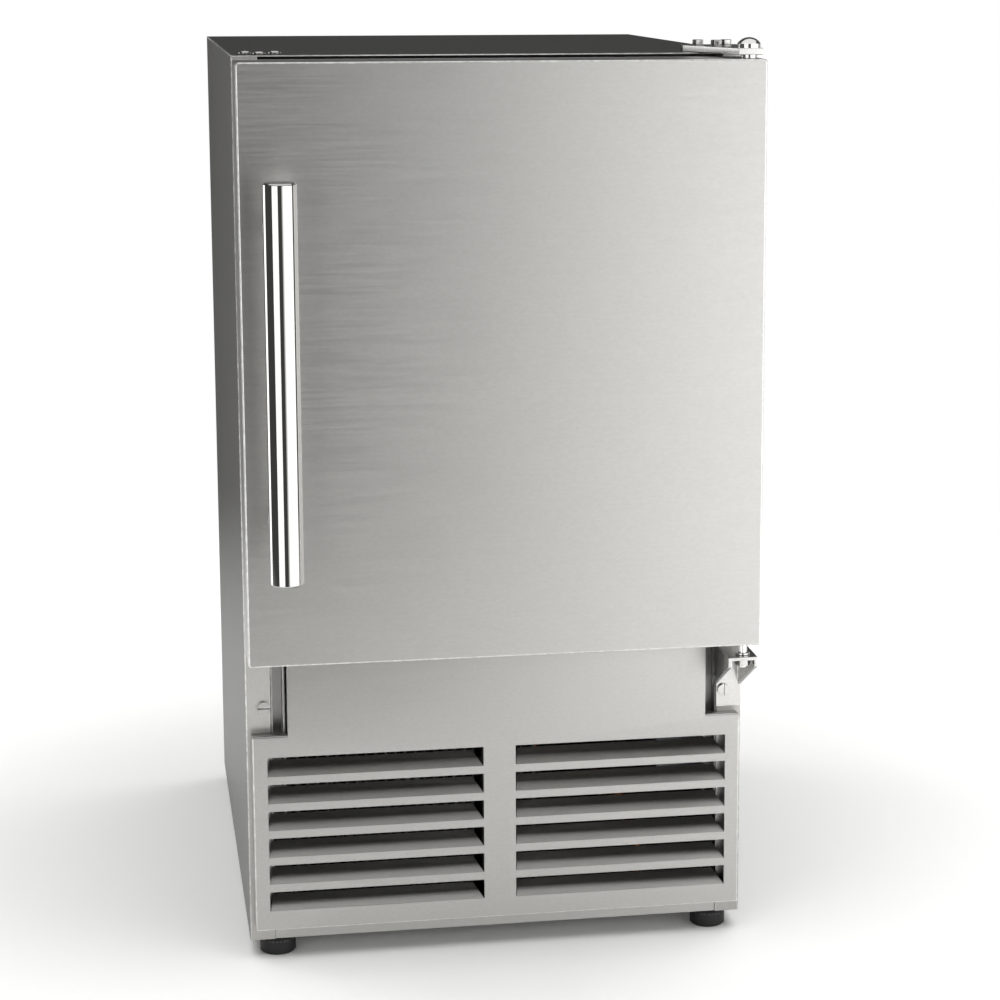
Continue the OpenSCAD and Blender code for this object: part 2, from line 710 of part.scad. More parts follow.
// Outline of the evaporator cover, with its air slots, pipe hole and ringed fan guard.
module cover_outline(low, high) {
    opening_r = cold_fan_r + 4;
    rib_w = 2.4;
    slot_left = -120;
    slot_w = 8;
    half = liner_x - 0.3;
    difference() {
        translate([-half, low]) square([2 * half, high - low]);
        translate([cold_fan_x, cold_fan_z]) circle(r = opening_r);
        translate([module_x, water_z]) circle(r = water_r + 1.5);
        for (i = [0:7]) translate([slot_left + i * 2 * slot_w, low + slot_w]) square([slot_w, 2 * slot_w]);
    }
    translate([cold_fan_x, cold_fan_z]) {
        for (r = [14, 24, 34]) difference() {
            circle(r = r + rib_w / 2);
            circle(r = r - rib_w / 2);
        }
        square([2 * opening_r + 1, rib_w], center = true);
        square([rib_w, 2 * opening_r + 1], center = true);
    }
}

// Plastic cover that makes the cold-air plenum at the back of the compartment.
module evaporator_cover() color("#e9e9e5") from_face() {
    low = coil_z - 30;
    cover_t = 2;
    translate([0, plenum_y + cover_t, 0]) rotate([90, 0, 0]) linear_extrude(cover_t)
        cover_outline(low, ceiling_z - 0.3);
    block([-liner_x + 0.3, plenum_y + cover_t, low], [liner_x - 0.3, liner_back, low + cover_t]);
}

module evaporator_fan() color("#4a4d50") from_face()
    translate([cold_fan_x, plenum_y + 5, cold_fan_z])
        axial_fan(10, cold_fan_r, 10, 5, cold_shaft_r + running_gap);

module evaporator_fan_motor() color("#6a6d70") from_face() {
    front = plenum_y + 18;
    rod_y([cold_fan_x, front, cold_fan_z], 14, liner_back - front);
    rod_y([cold_fan_x, front - 8.5, cold_fan_z], cold_shaft_r, 9);
}

// Control box under the compartment's ceiling.
module control_box() color("#e9e9e5") from_face() difference() {
    skin = 2;
    low = ceiling_z - 34;
    right = liner_x - 6;
    back = box_front + 76;
    block([box_x, box_front, low], [right, back, ceiling_z]);
    block([box_x + skin, box_front + skin, low + skin], [right - skin, back - skin, ceiling_z + 1]);
    rod_y([knob_x, box_front - 1, control_z], 3 + running_gap, 4);
    block([rocker_x - 6.5, box_front - 1, control_z - 11.4],
        [rocker_x + 6.5, box_front + 3, control_z + 11.4]);
}

module thermostat_knob() color("#2b2d2f") from_face() translate([knob_x, box_front - 13.5, control_z]) {
    difference() {
        rod_y([0, 0, 0], 10, 13);
        block([2, -1, -12], [12, 6, 12]);
        block([-12, -1, -12], [-2, 6, 12]);
    }
    rod_y([0, 12, 0], 3, 9);
}

// Two-position rocker, tilted with its upper half pressed in.
module power_rocker() color("#1f2123") from_face() translate([rocker_x + 6, box_front, control_z])
    rotate([90, 0, -90]) rotate([0, 0, 12]) linear_extrude(12)
        polygon([[-7, 0], [3, -10], [4.6, -10], [2.2, 0], [4.6, 10], [3, 10]]);

// Lift-out bucket that the ice falls into.
module ice_bucket() color("#e6edf0") from_face() translate([0, 192, floor_z + foot_gap]) {
    width = 2 * liner_x - 14;
    depth = 305;
    height = 150;
    skin = 2.5;
    difference() {
        linear_extrude(height) rounded_rect(width, depth, 18);
        translate([0, 0, skin]) linear_extrude(height)
            rounded_rect(width - 2 * skin, depth - 2 * skin, 18 - skin);
    }
    block([-60, -depth / 2 - 10, height - 3], [60, -depth / 2 + 1, height]);
    block([-60, -depth / 2 - 10, height - 14], [60, -depth / 2 - 8, height - 3]);
}

// ---------------------------------------------------------------- machine bay

module compressor() color("#2c2e30") from_face() translate([comp_x, comp_y, 0]) {
    low = 34;
    high = 165;
    shoulder = 26;
    seam_z = 94;
    seam_out = 3;
    seam_h = 4;
    relay_half = 18;
    rotate_extrude() intersection() {
        square([comp_r + 4, high]);
        union() {
            translate([-comp_r + 0.5, low]) square([2 * (comp_r - shoulder), high - low]);
            translate([0, low + shoulder]) square([comp_r, high - low - 2 * shoulder]);
            for (z = [low + shoulder, high - shoulder]) translate([comp_r - shoulder, z]) circle(r = shoulder);
            translate([0, seam_z]) square([comp_r + seam_out, seam_h]);
        }
    }
    difference() {
        block([-62, -50, comp_plate_z], [62, 50, comp_plate_z + comp_plate_t]);
        for (p = mount_places) translate([p.x, p.y, comp_plate_z - 1]) cylinder(h = 6, r = 6);
    }
    translate([0, 0, comp_plate_z + 1]) cylinder(h = 6, r = 30);
    rod_y([-discharge_in, -discharge_reach, discharge_z], bay_pipe_r, 20);
    rod_y([25, 42, 100], suction_r, 19);
    block([comp_r - 6, -relay_half, 100], [comp_r + 14, relay_half, 140]);
}

module compressor_mounts() color("#1a1a1a") from_face() translate([comp_x, comp_y, pan_top])
    for (p = mount_places) translate([p.x, p.y, 0]) {
        cylinder(h = comp_plate_z - pan_top, r = 10);
        cylinder(h = comp_plate_z + 5 - pan_top, r = 5.9);
        translate([0, 0, comp_plate_z + comp_plate_t - pan_top]) cylinder(h = 3, r = 8);
    }

// Finned condenser block: eight tube runs through upright fins, with an end plate at each side.
module condenser_coil() color("#4d4f50") from_face() {
    plate_front = coil_mid_y - 16;
    plate_back = coil_mid_y + 16;
    plate_top = 200;
    fin_low = 20;
    fin_half = 0.5;
    fin_pitch = 7;
    rows = 4;
    row_step = 42;
    row_low = 42;
    bend_r = 7;
    overhang = 3;
    for (x = [coil_left, coil_right]) block([x - 1, plate_front, pan_top], [x + 1, plate_back, plate_top]);
    for (x = [coil_left + fin_pitch:fin_pitch:coil_right - overhang])
        block([x - fin_half, plate_front + 1, fin_low], [x + fin_half, plate_back - 1, plate_top - 2]);
    for (y = [coil_mid_y - bend_r, coil_mid_y + bend_r], i = [0:rows - 1])
        rod_x([coil_left - overhang, y, row_low + i * row_step], bay_pipe_r,
            coil_right - coil_left + 2 * overhang);
    for (i = [0:rows - 1], x = [coil_left - overhang, coil_right + overhang]) if (i % 2 == (x < 0 ? 0 : 1))
        translate([x, coil_mid_y, row_low + i * row_step]) rotate([0, 0, x < 0 ? 90 : -90])
            rotate_extrude(angle = 180) translate([bend_r, 0]) circle(r = bay_pipe_r);
    for (z = [coil_inlet_z, coil_outlet_z]) rod_x([coil_right, coil_mid_y, z], bay_pipe_r, coil_stub);
}

module fan_shroud() color("#3b3d3f") from_face() difference() {
    union() {
        block([coil_left - 3, 58, pan_top], [coil_right + 3, 60, 204]);
        rod_y([fan_x, 60, fan_z], fan_r + 7, 20);
    }
    rod_y([fan_x, 57, fan_z], fan_r + 5, 30);
}

module condenser_fan() color("#7b7e80") from_face()
    translate([fan_x, fan_front, fan_z]) axial_fan(14, fan_r, fan_depth, 5, fan_shaft_r + running_gap);

// Fan motor on its pedestal.
module condenser_fan_motor() color("#55585a") from_face() {
    front = fan_front + fan_depth + 10;
    length = 38;
    base_t = 3;
    rod_y([fan_x, front, fan_z], 24, length);
    rod_y([fan_x, fan_front + 8, fan_z], fan_shaft_r, 21);
    block([fan_x - 8, front + 6, pan_top + base_t], [fan_x + 8, front + length - 6, fan_z - 20]);
    block([fan_x - 26, front + 2, pan_top], [fan_x + 26, front + length - 2, pan_top + base_t]);
}

module filter_drier() color("#b87333") from_face() {
    rod_y(drier_place, 10, drier_len);
    rod_y(drier_place - [0, drier_stub, 0], bay_pipe_r, drier_len + 2 * drier_stub);
}

// Three copper pipes: discharge to the condenser, liquid from the condenser to the drier, and
// suction from the evaporator down through the rear foam to the compressor.
module refrigerant_tubes() color("#b87333") from_face() {
    hot_x = comp_x - discharge_in;
    riser_y = 150;
    stub_x = coil_right + coil_stub;
    entry = drier_place - [0, drier_stub, 0];
    pipe([[hot_x, comp_y - discharge_reach, discharge_z], [hot_x, riser_y, discharge_z],
        [hot_x, riser_y, coil_inlet_z], [hot_x, coil_mid_y, coil_inlet_z],
        [stub_x, coil_mid_y, coil_inlet_z]], bay_pipe_r, pipe_bend);
    pipe([[stub_x, coil_mid_y, coil_outlet_z], [entry.x, coil_mid_y, coil_outlet_z],
        [entry.x, coil_mid_y, entry.z], entry], bay_pipe_r, pipe_bend);
    pipe(suction_path, suction_r, pipe_bend);
}

// Solenoid valve with a threaded hose inlet behind the cabinet.
module water_valve() color("#d9d9d2") from_face() {
    half = 20;
    top = valve_z + 23;
    block([valve_x - half, cab_d - 40, top - 2 * half], [valve_x + half, cab_d - 3, top]);
    rod_y([valve_x, cab_d - 3, valve_z], 10.6, 4);
    translate([valve_x, cab_d, valve_z]) rotate([-90, 0, 0]) cylinder(h = 5, r = 16, $fn = 6);
    rod_y([valve_x, cab_d + 5, valve_z], 13.2, rear_reach - cab_d - 5);
    translate([valve_x, cab_d - 22, top]) cylinder(h = 30, r = 16);
    rod_x([valve_x + half, channel_y, valve_z + 15], water_r, 6);
}

module water_tube() color("#dfe7e4") from_face() pipe(water_path, water_r, water_bend);

// Drain from the compartment's floor to a spigot behind the cabinet, collared where it leaves.
module drain_tube() color("#c9c9c4") from_face() {
    collar_t = 2;
    pipe(drain_path, drain_r, drain_bend);
    rod_y([drain_x, cab_d, drain_z], drain_r + 3, collar_t);
}

// Wiring box on the right wall of the bay, closed by the side panel.
module electrical_box() color("#8b8d8f") from_face() difference() {
    corner = [130, 70, 90];
    side = 100;
    skin = 1.5;
    block(corner, [inner_x, corner.y + side, corner.z + side]);
    block([for (c = corner) c + skin], [inner_x + 1, corner.y + side - skin, corner.z + side - skin]);
}

// Grommet in the rear cover with a flange outside; the bore takes the power cord.
module cord_gland() color("#1d1d1d") from_face() difference() {
    flange_r = gland_r + 3;
    flange_t = 3;
    depth = 7;
    bore_r = 4.5;
    union() {
        rod_y([gland_x, cab_d, gland_z], flange_r, flange_t);
        rod_y([gland_x, cab_d - depth, gland_z], gland_r, depth + 1);
    }
    rod_y([gland_x, cab_d - depth - 1, gland_z], bore_r, depth + flange_t + 2);
}

left_side_panel();
right_side_panel();
top_panel();
rear_panel();
rear_access_cover();
cabinet_insulation();
inner_liner();
breaker_frame();
mullion_rail();
base_pan();
grille_channels();
grille();
flange_screws();
cover_screws();
foot_front_left();
foot_front_right();
foot_rear_left();
foot_rear_right();
door_skin();
door_insulation();
door_liner();
door_gasket();
handle_bar();
handle_posts();
hinge_bushes();
top_hinge_plate();
top_hinge_pin();
top_hinge_screws();
hinge_plug_screws();
bottom_hinge_bracket();
bottom_hinge_pin();
hinge_nut();
ice_mould();
module_bracket();
module_housing();
ejector();
ice_stripper();
bail_arm();
fill_cup();
evaporator_coil();
evaporator_cover();
evaporator_fan();
evaporator_fan_motor();
control_box();
thermostat_knob();
power_rocker();
ice_bucket();
compressor();
compressor_mounts();
condenser_coil();
fan_shroud();
condenser_fan();
condenser_fan_motor();
filter_drier();
refrigerant_tubes();
water_valve();
water_tube();
drain_tube();
electrical_box();
cord_gland();
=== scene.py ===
"""Looks of the undercounter ice maker: materials, softened edges, small details, floor, light and camera.

Metres, in the CAD model's own frame: the floor is z = 0, +Z is up and -Y is the front.
"""

import json
import math

import bmesh
import bpy
from mathutils import Matrix, Vector


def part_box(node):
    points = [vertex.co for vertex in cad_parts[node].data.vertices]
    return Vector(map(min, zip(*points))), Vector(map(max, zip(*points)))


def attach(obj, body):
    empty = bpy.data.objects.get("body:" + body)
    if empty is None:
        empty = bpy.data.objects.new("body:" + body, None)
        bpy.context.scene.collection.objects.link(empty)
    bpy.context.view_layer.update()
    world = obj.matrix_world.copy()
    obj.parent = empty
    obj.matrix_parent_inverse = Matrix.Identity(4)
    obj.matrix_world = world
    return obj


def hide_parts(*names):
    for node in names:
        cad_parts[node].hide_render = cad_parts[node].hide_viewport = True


MM = 0.001
MICRON = 0.000001

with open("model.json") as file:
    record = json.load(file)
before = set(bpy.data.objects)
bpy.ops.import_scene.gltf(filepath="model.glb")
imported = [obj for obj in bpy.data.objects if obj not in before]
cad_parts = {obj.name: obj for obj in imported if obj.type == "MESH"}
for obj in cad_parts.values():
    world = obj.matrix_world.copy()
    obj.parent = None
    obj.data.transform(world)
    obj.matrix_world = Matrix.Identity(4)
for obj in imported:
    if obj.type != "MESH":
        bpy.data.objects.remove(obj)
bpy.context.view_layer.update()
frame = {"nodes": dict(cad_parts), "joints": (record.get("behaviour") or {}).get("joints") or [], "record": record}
nodes = frame["nodes"]
bodies = frame["record"]["behaviour"]["bodies"]
body_of = {name: body for body, group in bodies.items() for name in group}
slot_of = {part["node"]: part["material_slot"] for part in frame["record"]["subparts"]}


# ---------------------------------------------------------------- shader helpers


def add(tree, kind, inputs=None, **settings):
    """Adds a shader node: settings are its attributes, inputs the values or links of its sockets."""
    node = tree.nodes.new("ShaderNode" + kind)
    for name, value in settings.items():
        setattr(node, name, value)
    for name, value in (inputs or {}).items():
        if isinstance(value, bpy.types.NodeSocket):
            tree.links.new(value, node.inputs[name])
        else:
            node.inputs[name].default_value = value
    return node


def math_node(tree, operation, a, b):
    """One arithmetic step on two values or sockets."""
    return add(tree, "Math", {0: a, 1: b}, operation=operation).outputs[0]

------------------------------

> [Requirement]
Nothing but the lines from the one with "left_side_panel();" through the one with "record = json.load(file)" should be retyped; include both and keep them exact.

> [Solution]
left_side_panel();
right_side_panel();
top_panel();
rear_panel();
rear_access_cover();
cabinet_insulation();
inner_liner();
breaker_frame();
mullion_rail();
base_pan();
grille_channels();
grille();
flange_screws();
cover_screws();
foot_front_left();
foot_front_right();
foot_rear_left();
foot_rear_right();
door_skin();
door_insulation();
door_liner();
door_gasket();
handle_bar();
handle_posts();
hinge_bushes();
top_hinge_plate();
top_hinge_pin();
top_hinge_screws();
hinge_plug_screws();
bottom_hinge_bracket();
bottom_hinge_pin();
hinge_nut();
ice_mould();
module_bracket();
module_housing();
ejector();
ice_stripper();
bail_arm();
fill_cup();
evaporator_coil();
evaporator_cover();
evaporator_fan();
evaporator_fan_motor();
control_box();
thermostat_knob();
power_rocker();
ice_bucket();
compressor();
compressor_mounts();
condenser_coil();
fan_shroud();
condenser_fan();
condenser_fan_motor();
filter_drier();
refrigerant_tubes();
water_valve();
water_tube();
drain_tube();
electrical_box();
cord_gland();
=== scene.py ===
"""Looks of the undercounter ice maker: materials, softened edges, small details, floor, light and camera.

Metres, in the CAD model's own frame: the floor is z = 0, +Z is up and -Y is the front.
"""

import json
import math

import bmesh
import bpy
from mathutils import Matrix, Vector


def part_box(node):
    points = [vertex.co for vertex in cad_parts[node].data.vertices]
    return Vector(map(min, zip(*points))), Vector(map(max, zip(*points)))


def attach(obj, body):
    empty = bpy.data.objects.get("body:" + body)
    if empty is None:
        empty = bpy.data.objects.new("body:" + body, None)
        bpy.context.scene.collection.objects.link(empty)
    bpy.context.view_layer.update()
    world = obj.matrix_world.copy()
    obj.parent = empty
    obj.matrix_parent_inverse = Matrix.Identity(4)
    obj.matrix_world = world
    return obj


def hide_parts(*names):
    for node in names:
        cad_parts[node].hide_render = cad_parts[node].hide_viewport = True


MM = 0.001
MICRON = 0.000001

with open("model.json") as file:
    record = json.load(file)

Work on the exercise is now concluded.